Last week, the US Justice Department accused the Ivy League college of discriminating against Asian American and white applicants.

“Yale rejects scores of Asian American and white applicants each year based on their race,” the Justice Department said.

It added that the Connecticut college “uses race at multiple steps of its admissions process resulting in a multiplied effect of race on an applicant’s likelihood of admission.”

Asian Americans have since highlighted how they should not be classed into one homogenous group.

Southeast Asians reportedly had more difficulty in attaining higher education and economic security than Japanese, Koreans or Chinese.

“Nothing in the ruling requires Yale to look at the different experiences and backgrounds of Asian and Asian-American students,” said a half Asian half white Yale graduate student.

Whilst Yale claims that last year’s admissions was comprised of 52.7% white, 19.3% Asian American, 13.3% Hispanic and 7,7% black, students are claiming that East Asians are more represented than Southeast Asians.

“Instead the [Justice Department] is demanding that Yale not consider race at all,” said the graduate student.

According to the Justice Department, Yale increased the chances of African American applicants by 10 times compared to their Asian American counterparts.

Yukong Zhao, president of the Asian-American Coalition for Education said the group was “grateful that the federal government has taken additional actions to safeguard equal education rights, especially the equal rights of Asian-American children who have been long scapegoated by racial preferences in education”.

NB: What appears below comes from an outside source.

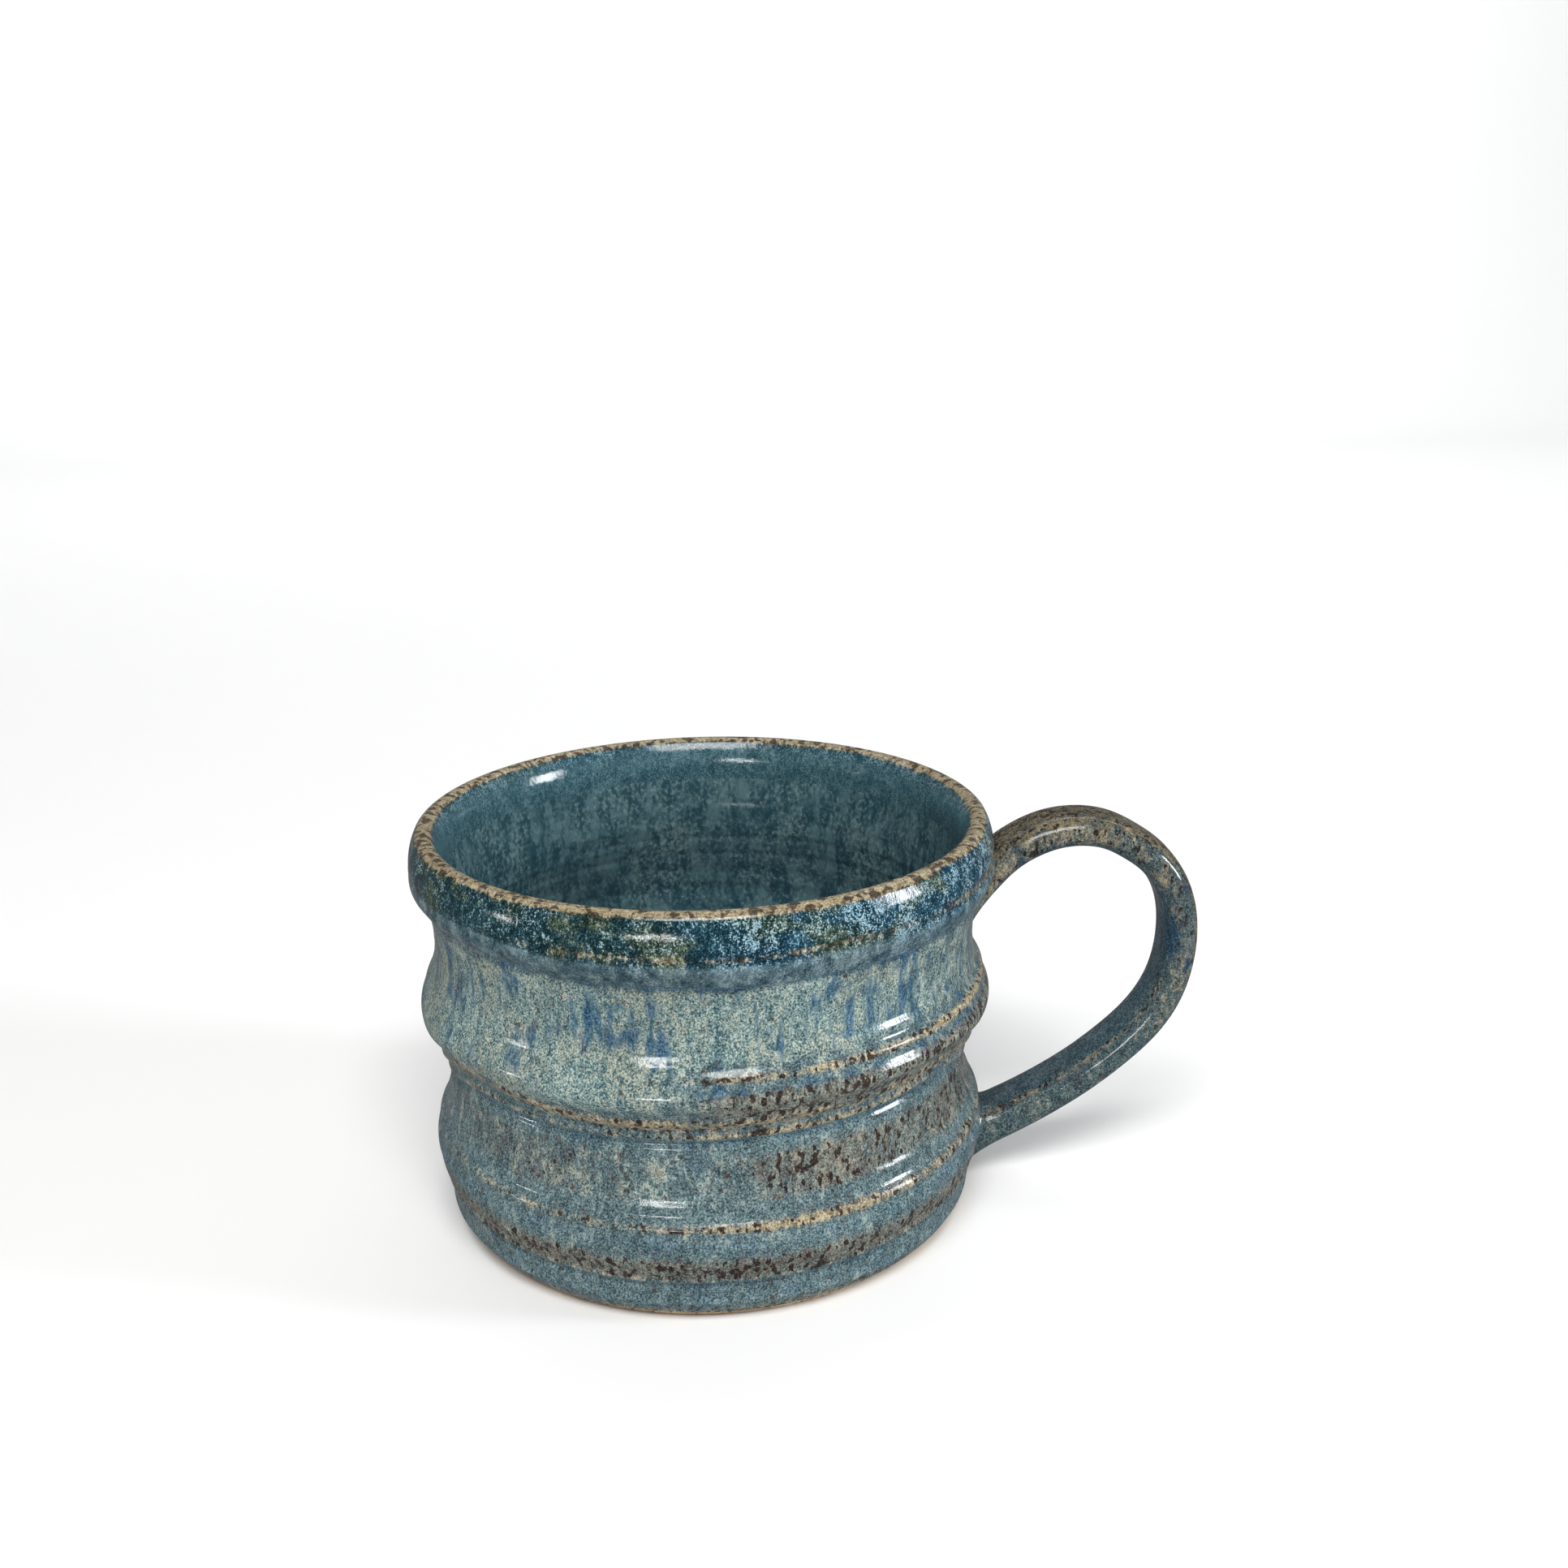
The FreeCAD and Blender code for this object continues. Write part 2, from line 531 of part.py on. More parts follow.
def wad(name, prefix, glazed):
    """Clay worked round the end of the strap: a flattened dome on the wall."""
    e = doc.addObject("Part::Ellipsoid", name)
    ge = " + Dims.glaze_thickness" if glazed else ""
    e.setExpression("Radius1", "Dims.%s_wad_half_height" % prefix + ge)
    e.setExpression("Radius2", "Dims.%s_wad_reach" % prefix + ge)
    e.setExpression("Radius3", "Dims.%s_wad_half_width" % prefix + ge)
    e.setExpression("Placement.Base.x", "Dims.%s_wad_x" % prefix)
    e.setExpression("Placement.Base.z", "Dims.%s_wad_z" % prefix)
    return e


def boolean(kind, name, label, base, tool):
    o = doc.addObject("Part::" + kind, name)
    o.Label = label
    o.Base = base
    o.Tool = tool
    return o


def multi(kind, name, label, shapes):
    o = doc.addObject("Part::" + kind, name)
    o.Label = label
    o.Shapes = shapes
    return o


upper_dome = wad("UpperDome", "upper", False)
lower_dome = wad("LowerDome", "lower", False)
upper_dome_coat = wad("UpperDomeCoat", "upper", True)
lower_dome_coat = wad("LowerDomeCoat", "lower", True)
doc.recompute()

handle_strap = boolean("Cut", "HandleStrap", "handle_strap", strap, filled)
strap_and_cup = boolean("Fuse", "StrapAndCup", "strap_and_cup", filled, strap)
upper_wad = boolean("Cut", "UpperWad", "upper_joint_wad", upper_dome, strap_and_cup)
lower_wad = boolean("Cut", "LowerWad", "lower_joint_pad", lower_dome, strap_and_cup)

# --------------------------------------------------------------- the glazes
coat = boolean("Cut", "Coat", "coat", glazed_form, thrown_cup)
handle_form = multi("MultiFuse", "HandleForm", "handle_form",
                    [strap_coat, upper_dome_coat, lower_dome_coat])
handle_clay = multi("MultiFuse", "HandleClay", "handle_clay",
                    [filled, strap, upper_dome, lower_dome])
# the part of the glazed handle that stands outside the cup's clay
handle_outside = boolean("Cut", "HandleOutside", "handle_outside", handle_form, filled)
handle_glaze = boolean("Cut", "HandleGlaze", "handle_glaze", handle_outside, handle_clay)

# bounds of each coat on the cup
outer_block = doc.addObject("Part::Cylinder", "OuterBlock")
outer_block.setExpression("Radius", "Dims.rim_belly_radius + 5")
outer_block.setExpression("Height", "Dims.rim_glaze_height")
liner_block = doc.addObject("Part::Cylinder", "LinerBlock")
liner_block.setExpression("Radius", "Dims.wall_split_radius")
liner_block.setExpression("Height", "Dims.liner_top_height")
outer_ring = boolean("Cut", "OuterRing", "outer_ring", outer_block, liner_block)
coat_less_handle = boolean("Cut", "CoatLessHandle", "coat_less_handle", coat, handle_outside)
outer_glaze = boolean("Common", "OuterGlaze", "outer_glaze", coat_less_handle, outer_ring)
liner_glaze = boolean("Common", "LinerGlaze", "liner_glaze", coat, liner_block)
both_blocks = boolean("Fuse", "BothBlocks", "both_blocks", outer_ring, liner_block)
rim_glaze = boolean("Cut", "RimGlaze", "rim_glaze", coat_less_handle, both_blocks)
doc.recompute()

NODES = {
    "thrown_cup": thrown_cup,
    "handle_strap": handle_strap,
    "upper_joint_wad": upper_wad,
    "lower_joint_pad": lower_wad,
    "outer_glaze": outer_glaze,
    "liner_glaze": liner_glaze,
    "rim_glaze": rim_glaze,
    "handle_glaze": handle_glaze,
}

# -------------------------------------------------------------- check, write
bad = []
for obj in doc.Objects:
    if any(word in ("Invalid", "Error") for word in obj.State):
        bad.append((obj.Name, obj.State))
for node, obj in NODES.items():
    shape = obj.Shape
    if shape.isNull() or not shape.isValid():
        bad.append((node, "null or not valid"))
        continue
    print(node, "solids", len(shape.Solids), "faces", len(shape.Faces),
          "volume cm3 %.3f" % (shape.Volume / 1000), shape.BoundBox)
if bad:
    raise SystemExit("failed: %r" % bad)
for node, obj in NODES.items():
    obj.Shape.exportStep("parts/%s.step" % node)
print("written", len(NODES))
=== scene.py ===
import math

import bpy
import numpy as np
from mathutils import Matrix, Vector


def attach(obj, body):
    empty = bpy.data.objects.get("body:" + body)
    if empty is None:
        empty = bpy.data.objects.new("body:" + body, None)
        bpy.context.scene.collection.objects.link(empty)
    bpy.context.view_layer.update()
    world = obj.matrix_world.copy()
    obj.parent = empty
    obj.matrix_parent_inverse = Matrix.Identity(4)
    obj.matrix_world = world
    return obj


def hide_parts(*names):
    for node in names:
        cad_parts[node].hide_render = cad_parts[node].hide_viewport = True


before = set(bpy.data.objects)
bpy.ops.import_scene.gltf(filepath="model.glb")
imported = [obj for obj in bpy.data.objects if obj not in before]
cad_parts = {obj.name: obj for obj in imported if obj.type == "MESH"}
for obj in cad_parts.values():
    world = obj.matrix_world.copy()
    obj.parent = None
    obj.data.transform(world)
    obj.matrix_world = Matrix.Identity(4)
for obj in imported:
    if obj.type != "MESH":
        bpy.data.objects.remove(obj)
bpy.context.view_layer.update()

MM = 0.001
scene = bpy.context.scene
TAU = 2 * math.pi

# ------------------------------------------------------------------ camera
f_px, frame_px = 2101.65, 1932.0
pitch, yaw, roll = math.radians(17.169), math.radians(2.889), math.radians(-0.8137)
fwd = Vector((math.sin(yaw) * math.cos(pitch), math.cos(yaw) * math.cos(pitch), -math.sin(pitch)))
right = Vector((math.cos(yaw), -math.sin(yaw), 0.0))
up = right.cross(fwd)
r2 = math.cos(roll) * right + math.sin(roll) * up
u2 = -math.sin(roll) * right + math.cos(roll) * up
cam_data = bpy.data.cameras.new("camera")
cam_data.sensor_width = 36.0
cam_data.lens = 36.0 * f_px / frame_px
cam_data.clip_start, cam_data.clip_end = 0.01, 20.0
cam = bpy.data.objects.new("camera", cam_data)
scene.collection.objects.link(cam)
rot = Matrix((
    (r2.x, u2.x, -fwd.x, 0.0),
    (r2.y, u2.y, -fwd.y, 0.0),
    (r2.z, u2.z, -fwd.z, 174.14 * MM),
    (0, 0, 0, 1),
))
rot[0][3], rot[1][3] = 0.0, -301.36 * MM
cam.matrix_world = rot
scene.camera = cam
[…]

“All American children should be judged by their merits and the content of their character, not the colour of their skin,” said Zhao.

“Politicians who have instituted failing policies in too many black and Hispanic communities, not hardworking Asian-American children, should be blamed for the persistent racial achievement gaps [in education],” he added.

However, other Asian students felt there was hypocrisy coming from their community.

“Anti-blackness is something deeply rooted in my community,” says student Eileen Huang.

Vietnamese-American student Tran Vy even said that Asians benefit from “a lot of privilege at Yale, especially relative to other non-white students who often find themselves feeling isolated or less understood and less seen”.

Vy added that the ethnic group never spoke “about how we benefit from anti-black privilege”.

Nonetheless, QiYan Poon, a professor at the University of Illinois emphasised the importance of affirmative action at a time “when anti-Asian racism and violence have been on the rise” amid the coronavirus pandemic.

“Asian-American high school students may be faced with racist bullying that can make it difficult for any student to focus entirely on their academics, [so] it is important that admissions offices are allowed to acknowledge this context in assessing a student’s potential,” she said.